If I track someone on the phone and watch very closely what they’re searching for, and they happen to search for a jacket and walk past Macy’s, I can pop up a Macy’s coupon for a jacket of that type or similar to drive an impulse reaction on their part to take a divergence towards Macy’s to get that jacket.

Or, I can pop up an e-commerce link to say, “buy the jacket online, and we’ll deliver it to you.”

Just like that, retail becomes a STEM and technology market and less of a face-to-face, people-to-people intensive marketing. If I’m in retail, I should begin to look at technology and begin to understand how to leverage and adopt it to be more relevant in my professional area.

Similarly, as a cashier at the traditional point of sale, I can now look at the opportunities with mobile applications or processes to look at the historical perspectives of time-based or time-series data that analyzes optimal shopping times. I can begin to contribute to that discussion and start providing insight without ever understanding how technical solutions are going to work.

Before technology can be implemented, processes have to be understood.

To be a part of the innovation of AI, as opposed to being disrupted by it, I have to look at how, when and why I do things within my organization.

That’s the future of knowledge workers – not to be intimidated by AI, but to continue looking at insights to create innovative ways of driving process automation and workforce efficiency.

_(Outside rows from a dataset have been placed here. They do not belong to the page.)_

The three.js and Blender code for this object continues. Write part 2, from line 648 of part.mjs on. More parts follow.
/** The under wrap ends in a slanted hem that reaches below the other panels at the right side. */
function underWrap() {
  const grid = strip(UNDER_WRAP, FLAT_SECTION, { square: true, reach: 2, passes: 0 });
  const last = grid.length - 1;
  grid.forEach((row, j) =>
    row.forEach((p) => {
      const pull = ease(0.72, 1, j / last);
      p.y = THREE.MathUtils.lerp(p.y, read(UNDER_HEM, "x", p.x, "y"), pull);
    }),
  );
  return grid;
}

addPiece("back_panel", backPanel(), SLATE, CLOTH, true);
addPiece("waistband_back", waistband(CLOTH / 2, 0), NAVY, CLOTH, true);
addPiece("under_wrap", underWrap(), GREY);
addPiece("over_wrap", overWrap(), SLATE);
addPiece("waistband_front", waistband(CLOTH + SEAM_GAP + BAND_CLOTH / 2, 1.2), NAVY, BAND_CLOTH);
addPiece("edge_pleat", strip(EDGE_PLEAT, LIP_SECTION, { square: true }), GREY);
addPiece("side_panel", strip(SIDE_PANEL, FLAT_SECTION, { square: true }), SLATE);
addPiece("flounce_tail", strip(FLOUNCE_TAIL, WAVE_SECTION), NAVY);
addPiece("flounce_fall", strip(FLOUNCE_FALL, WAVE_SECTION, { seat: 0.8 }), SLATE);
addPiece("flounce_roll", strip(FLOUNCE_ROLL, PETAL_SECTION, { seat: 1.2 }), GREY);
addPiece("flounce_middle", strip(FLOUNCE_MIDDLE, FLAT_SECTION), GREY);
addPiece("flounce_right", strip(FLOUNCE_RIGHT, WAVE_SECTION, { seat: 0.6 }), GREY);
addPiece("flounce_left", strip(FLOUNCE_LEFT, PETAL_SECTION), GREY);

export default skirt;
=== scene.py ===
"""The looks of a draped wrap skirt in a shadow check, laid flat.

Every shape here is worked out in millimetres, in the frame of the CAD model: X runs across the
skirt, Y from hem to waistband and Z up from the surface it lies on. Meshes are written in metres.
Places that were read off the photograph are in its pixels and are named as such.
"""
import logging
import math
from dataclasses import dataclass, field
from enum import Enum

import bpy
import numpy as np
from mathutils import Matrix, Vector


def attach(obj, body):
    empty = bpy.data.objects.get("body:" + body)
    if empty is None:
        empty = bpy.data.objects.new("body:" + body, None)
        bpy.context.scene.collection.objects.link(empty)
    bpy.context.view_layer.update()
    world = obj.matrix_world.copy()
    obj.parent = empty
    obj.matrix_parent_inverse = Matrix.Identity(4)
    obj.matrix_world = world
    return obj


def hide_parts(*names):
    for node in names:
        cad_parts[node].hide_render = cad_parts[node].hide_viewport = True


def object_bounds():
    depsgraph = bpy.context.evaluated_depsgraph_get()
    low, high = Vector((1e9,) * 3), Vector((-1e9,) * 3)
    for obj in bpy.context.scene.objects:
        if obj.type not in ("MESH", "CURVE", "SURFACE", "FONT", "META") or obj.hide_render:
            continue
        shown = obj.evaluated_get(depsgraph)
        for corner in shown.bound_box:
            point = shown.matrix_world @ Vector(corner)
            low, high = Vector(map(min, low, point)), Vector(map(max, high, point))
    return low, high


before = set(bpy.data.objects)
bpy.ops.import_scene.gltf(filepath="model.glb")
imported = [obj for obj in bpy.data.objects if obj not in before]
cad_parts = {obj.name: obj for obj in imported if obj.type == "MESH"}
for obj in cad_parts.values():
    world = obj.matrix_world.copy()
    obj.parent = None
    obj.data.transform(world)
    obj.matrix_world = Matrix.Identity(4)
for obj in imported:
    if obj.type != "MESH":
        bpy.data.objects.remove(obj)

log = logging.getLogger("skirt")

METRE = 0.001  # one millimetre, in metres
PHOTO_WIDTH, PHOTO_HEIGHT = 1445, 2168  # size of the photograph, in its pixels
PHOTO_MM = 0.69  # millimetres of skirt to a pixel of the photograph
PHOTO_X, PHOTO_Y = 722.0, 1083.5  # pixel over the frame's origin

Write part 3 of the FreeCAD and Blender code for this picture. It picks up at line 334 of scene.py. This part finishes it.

Workforce disruption has been a regular occurrence for hundreds of years. Every time disruption enters a market, new markets are always created. Such is the case with this digital age and the introduction of artificial intelligence. AI is nothing to fear; however, it should be a catalyst in considering opportunities for the knowledge workforce to begin looking at what markets are going to be created as a result of AI entering the workforce.

By putting eyes and ears on those opportunities, workers will be able to take advantage of those market opportunities and forge their own paths into the new digital marketplace.